Friday, January 13, 2017

Sugar and machinery oil are two re-export products contributing to a weaker kyat, according to the Central Bank, which has started scrutinising import-export sectors in an attempt to combat volatility in the US dollar exchange rate.
Buyers survey bundels of sugar cane at a jetty market in Yangon

Myanmar’s currency lost around 15 percent of its value against the US dollar in the second half of last year, prompting cries for action among the business community.
Central Bank and government officials pointed out that a US stronger dollar has affected many other Asian currencies, not just Myanmar’s. But the authorities have also conceded that the huge amount of border trade going through the informal market deprives Myanmar of foreign exchange earnings, which they say contributes to a shortage of dollars and pushes up the value of that currency against the kyat.
In response the Central Bank is collaborating with government ministries to try to better monitor border trade and export earnings. U Win Thaw, director general of the Foreign Exchange Management Department, said that the way in which sugar and machinery oil are re-exported from Myanmar is resulting in a net outflow of dollars that is affecting the US dollar-kyat exchange.
Myanmar imports sugar from Thailand across the land border and by ship. The border imports are typically paid for in baht, but the shipments are dollar denominated. Imports by sea from India and Brazil are also paid for in dollars.
People in the sugar industry say the problem is that much of this sugar is then re-exported to China, sold to Chinese traders paying in Chinese yuan who are importing the sugar illegally in order to avoid a hefty tax on sugar imports applied by their government.
Myanmar traders exporting the sugar, on the other hand, are not breaking any laws.
“It’s true that we don’t get back dollars, we get back Chinese currency because the Chinese [traders] are not importing legally,” said U Soe Lin, the association’s chair. Because the payment that Chinese traders make is illegal according to their government, the Myanmar seller does not receive payment through an official export bank account, he added. So long as the Chinese imports are illegal, the proceeds will be yuan-denominated and not made through the official financial sector, said U Soe Lin.
Sugar association secretary U Sein Tun said that because the yuan payments are not made through the financial sector, they are not recorded as export earnings or taxed as such.

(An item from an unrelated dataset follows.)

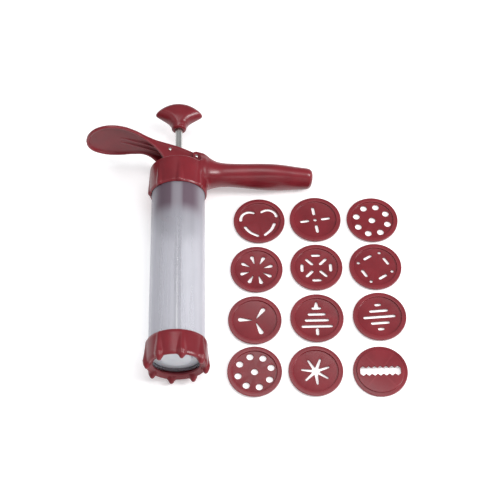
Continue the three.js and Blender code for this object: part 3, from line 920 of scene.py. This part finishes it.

U Soe Lin said it was likely that if the exports to China were legal on both sides of the border, the transactions would shift to dollars – the standard currency for regional sugar trade.
U Win Thaw and industry associations were unavailable for comment on the re-export trade in machine oil.
Vice chair of the Union of Myanmar Federation of Chambers of Commerce and Industry U Maung Maung Lay said that greater government supervision of border trade was necessary, but that successive administrations had failed in their attempts.
“It’s difficult to control given that the border trade is growing,” he said. “It will take time for the government to control it.”